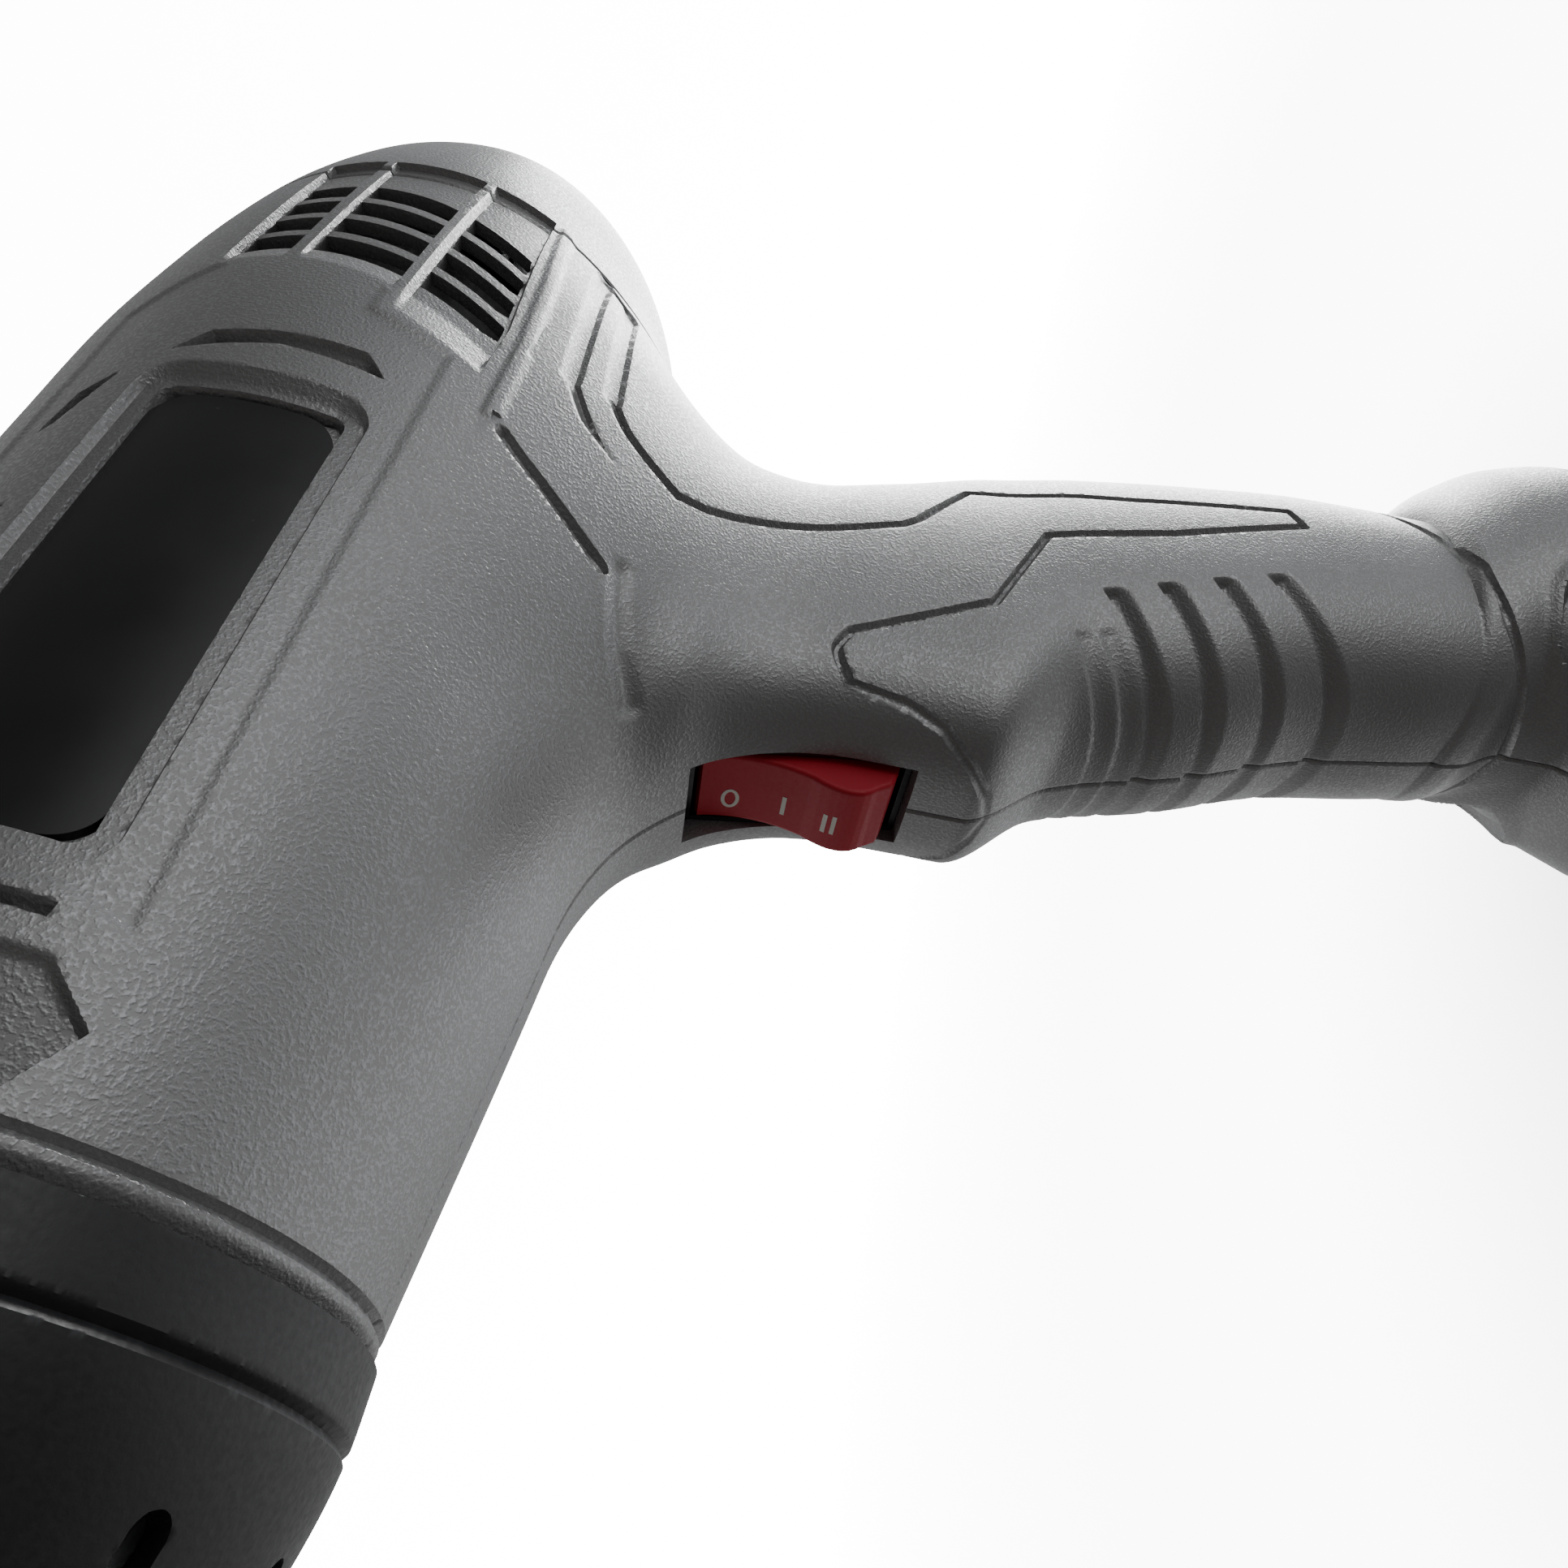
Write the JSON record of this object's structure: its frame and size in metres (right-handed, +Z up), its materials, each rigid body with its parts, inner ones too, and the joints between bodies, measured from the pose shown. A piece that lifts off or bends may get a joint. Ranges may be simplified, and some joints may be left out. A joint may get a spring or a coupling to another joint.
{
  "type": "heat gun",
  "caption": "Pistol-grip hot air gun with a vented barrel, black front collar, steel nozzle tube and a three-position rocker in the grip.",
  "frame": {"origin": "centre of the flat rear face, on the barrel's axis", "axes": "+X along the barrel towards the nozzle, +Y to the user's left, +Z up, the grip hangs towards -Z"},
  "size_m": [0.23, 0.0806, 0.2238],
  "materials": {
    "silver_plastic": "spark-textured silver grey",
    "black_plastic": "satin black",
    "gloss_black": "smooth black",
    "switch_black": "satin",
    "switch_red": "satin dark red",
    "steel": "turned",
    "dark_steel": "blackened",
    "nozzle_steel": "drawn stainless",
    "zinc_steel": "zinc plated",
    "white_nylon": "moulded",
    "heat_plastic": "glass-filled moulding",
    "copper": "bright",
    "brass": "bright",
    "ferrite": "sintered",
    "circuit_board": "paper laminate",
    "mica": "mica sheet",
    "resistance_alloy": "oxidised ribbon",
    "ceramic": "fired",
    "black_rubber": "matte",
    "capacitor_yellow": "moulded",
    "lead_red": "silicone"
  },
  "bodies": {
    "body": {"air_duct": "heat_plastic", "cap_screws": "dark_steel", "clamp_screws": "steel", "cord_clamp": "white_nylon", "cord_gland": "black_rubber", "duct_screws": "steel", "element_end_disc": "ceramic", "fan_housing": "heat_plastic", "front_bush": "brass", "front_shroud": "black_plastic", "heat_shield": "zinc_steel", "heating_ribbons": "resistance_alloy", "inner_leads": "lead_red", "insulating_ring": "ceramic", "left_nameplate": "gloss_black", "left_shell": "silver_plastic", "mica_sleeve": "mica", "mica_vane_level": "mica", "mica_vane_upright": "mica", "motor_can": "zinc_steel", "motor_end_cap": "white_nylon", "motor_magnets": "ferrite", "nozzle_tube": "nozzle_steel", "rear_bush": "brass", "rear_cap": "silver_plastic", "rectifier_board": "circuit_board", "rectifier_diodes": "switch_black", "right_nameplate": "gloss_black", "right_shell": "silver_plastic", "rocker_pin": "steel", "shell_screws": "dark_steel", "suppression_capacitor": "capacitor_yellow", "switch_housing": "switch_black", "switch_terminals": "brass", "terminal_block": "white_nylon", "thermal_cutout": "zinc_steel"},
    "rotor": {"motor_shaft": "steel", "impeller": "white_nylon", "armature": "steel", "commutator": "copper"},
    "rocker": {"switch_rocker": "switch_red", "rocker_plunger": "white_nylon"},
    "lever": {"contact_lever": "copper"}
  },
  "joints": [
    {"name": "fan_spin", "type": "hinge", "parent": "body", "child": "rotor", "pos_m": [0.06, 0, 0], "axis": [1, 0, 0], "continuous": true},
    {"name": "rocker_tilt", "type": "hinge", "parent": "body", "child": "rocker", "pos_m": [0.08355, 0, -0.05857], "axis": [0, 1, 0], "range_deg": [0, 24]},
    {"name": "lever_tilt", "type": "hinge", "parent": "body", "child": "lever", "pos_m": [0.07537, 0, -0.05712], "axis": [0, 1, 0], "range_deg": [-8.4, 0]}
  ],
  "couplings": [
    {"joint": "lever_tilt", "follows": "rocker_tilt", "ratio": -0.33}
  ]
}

□ □ □ □ □

Task prompt
Make an exact copy of every line in the data.

Result
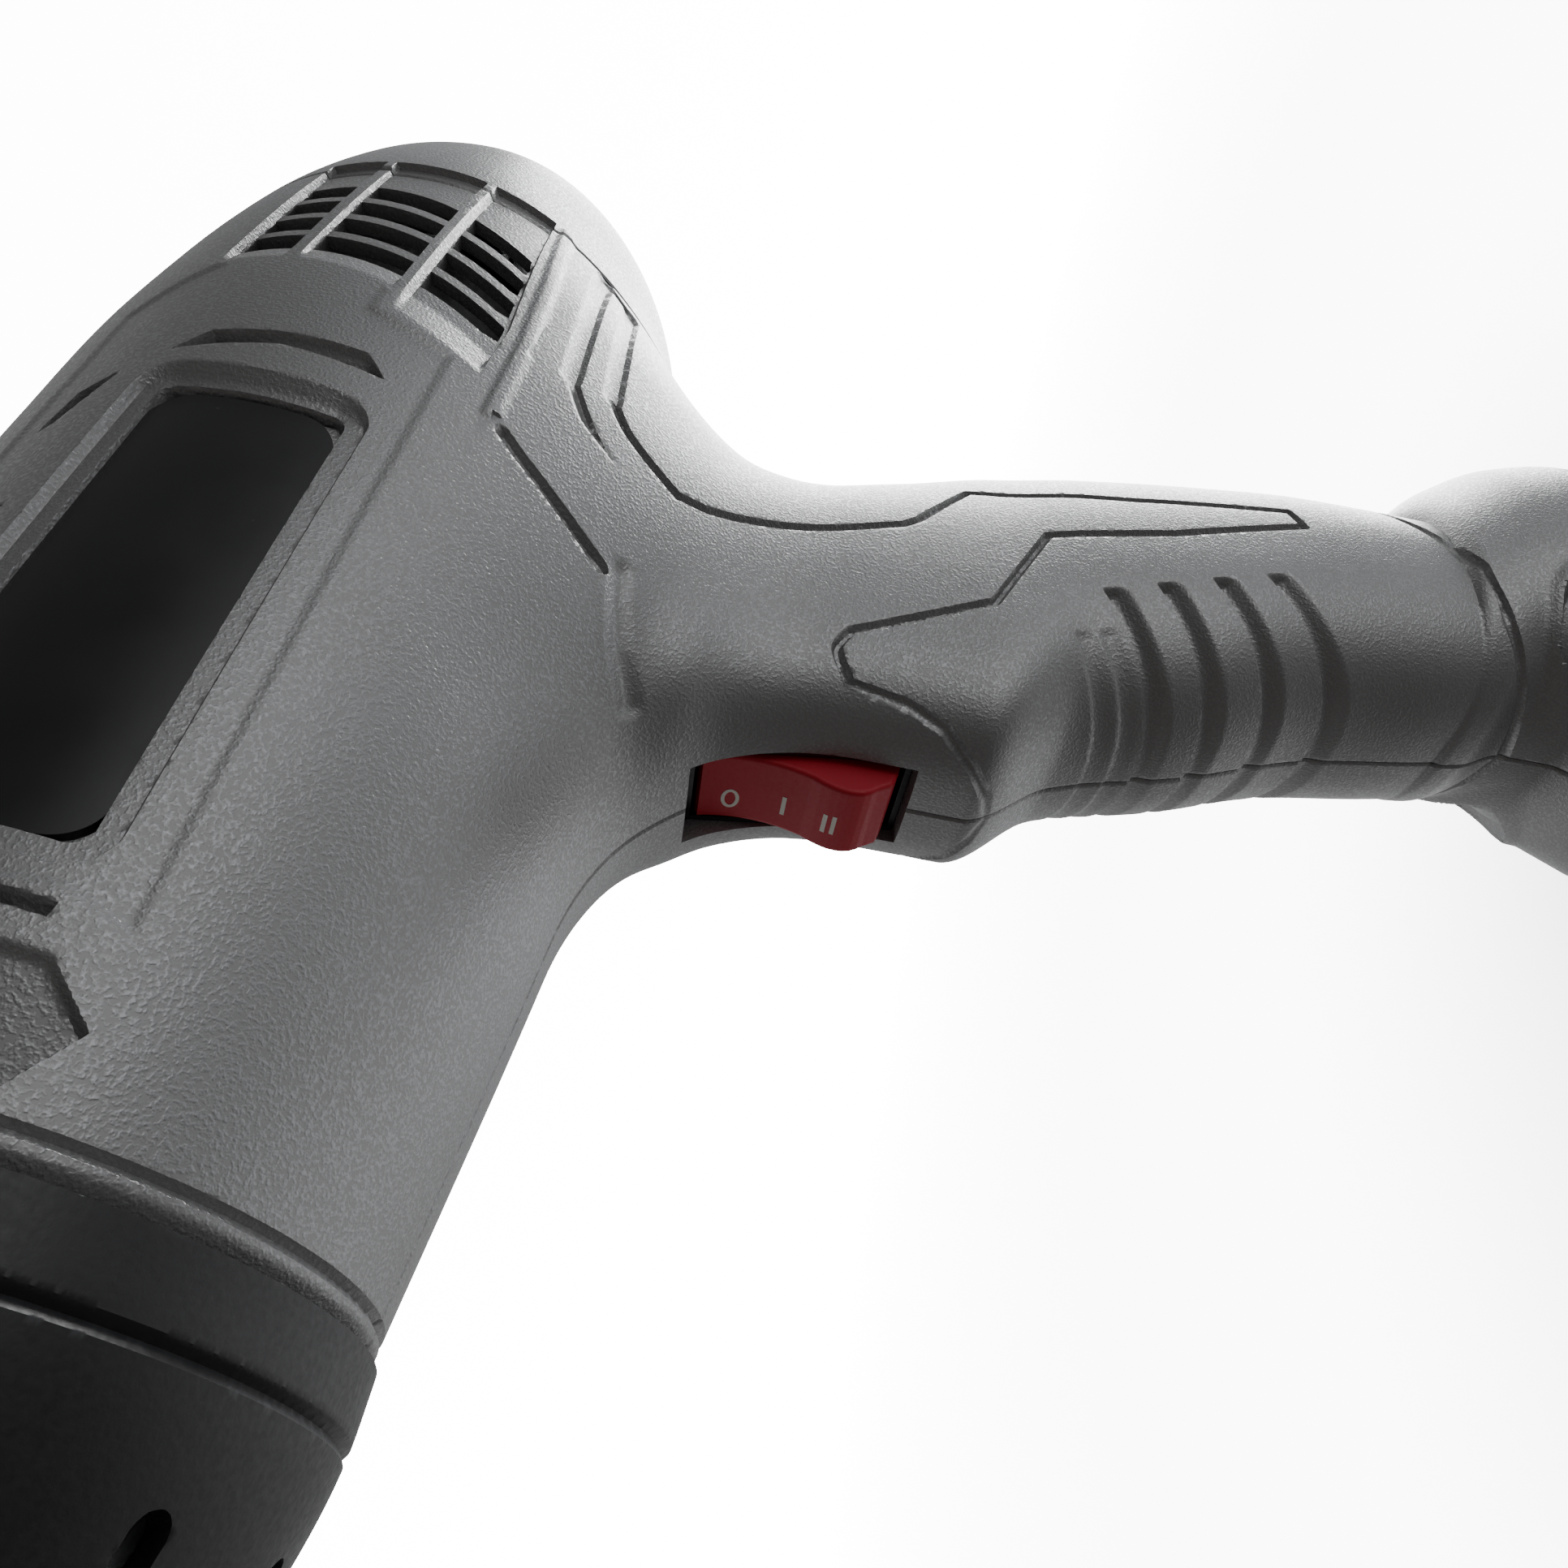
Write the JSON record of this object's structure: its frame and size in metres (right-handed, +Z up), its materials, each rigid body with its parts, inner ones too, and the joints between bodies, measured from the pose shown. A piece that lifts off or bends may get a joint. Ranges may be simplified, and some joints may be left out. A joint may get a spring or a coupling to another joint.
{
  "type": "heat gun",
  "caption": "Pistol-grip hot air gun with a vented barrel, black front collar, steel nozzle tube and a three-position rocker in the grip.",
  "frame": {"origin": "centre of the flat rear face, on the barrel's axis", "axes": "+X along the barrel towards the nozzle, +Y to the user's left, +Z up, the grip hangs towards -Z"},
  "size_m": [0.23, 0.0806, 0.2238],
  "materials": {
    "silver_plastic": "spark-textured silver grey",
    "black_plastic": "satin black",
    "gloss_black": "smooth black",
    "switch_black": "satin",
    "switch_red": "satin dark red",
    "steel": "turned",
    "dark_steel": "blackened",
    "nozzle_steel": "drawn stainless",
    "zinc_steel": "zinc plated",
    "white_nylon": "moulded",
    "heat_plastic": "glass-filled moulding",
    "copper": "bright",
    "brass": "bright",
    "ferrite": "sintered",
    "circuit_board": "paper laminate",
    "mica": "mica sheet",
    "resistance_alloy": "oxidised ribbon",
    "ceramic": "fired",
    "black_rubber": "matte",
    "capacitor_yellow": "moulded",
    "lead_red": "silicone"
  },
  "bodies": {
    "body": {"air_duct": "heat_plastic", "cap_screws": "dark_steel", "clamp_screws": "steel", "cord_clamp": "white_nylon", "cord_gland": "black_rubber", "duct_screws": "steel", "element_end_disc": "ceramic", "fan_housing": "heat_plastic", "front_bush": "brass", "front_shroud": "black_plastic", "heat_shield": "zinc_steel", "heating_ribbons": "resistance_alloy", "inner_leads": "lead_red", "insulating_ring": "ceramic", "left_nameplate": "gloss_black", "left_shell": "silver_plastic", "mica_sleeve": "mica", "mica_vane_level": "mica", "mica_vane_upright": "mica", "motor_can": "zinc_steel", "motor_end_cap": "white_nylon", "motor_magnets": "ferrite", "nozzle_tube": "nozzle_steel", "rear_bush": "brass", "rear_cap": "silver_plastic", "rectifier_board": "circuit_board", "rectifier_diodes": "switch_black", "right_nameplate": "gloss_black", "right_shell": "silver_plastic", "rocker_pin": "steel", "shell_screws": "dark_steel", "suppression_capacitor": "capacitor_yellow", "switch_housing": "switch_black", "switch_terminals": "brass", "terminal_block": "white_nylon", "thermal_cutout": "zinc_steel"},
    "rotor": {"motor_shaft": "steel", "impeller": "white_nylon", "armature": "steel", "commutator": "copper"},
    "rocker": {"switch_rocker": "switch_red", "rocker_plunger": "white_nylon"},
    "lever": {"contact_lever": "copper"}
  },
  "joints": [
    {"name": "fan_spin", "type": "hinge", "parent": "body", "child": "rotor", "pos_m": [0.06, 0, 0], "axis": [1, 0, 0], "continuous": true},
    {"name": "rocker_tilt", "type": "hinge", "parent": "body", "child": "rocker", "pos_m": [0.08355, 0, -0.05857], "axis": [0, 1, 0], "range_deg": [0, 24]},
    {"name": "lever_tilt", "type": "hinge", "parent": "body", "child": "lever", "pos_m": [0.07537, 0, -0.05712], "axis": [0, 1, 0], "range_deg": [-8.4, 0]}
  ],
  "couplings": [
    {"joint": "lever_tilt", "follows": "rocker_tilt", "ratio": -0.33}
  ]
}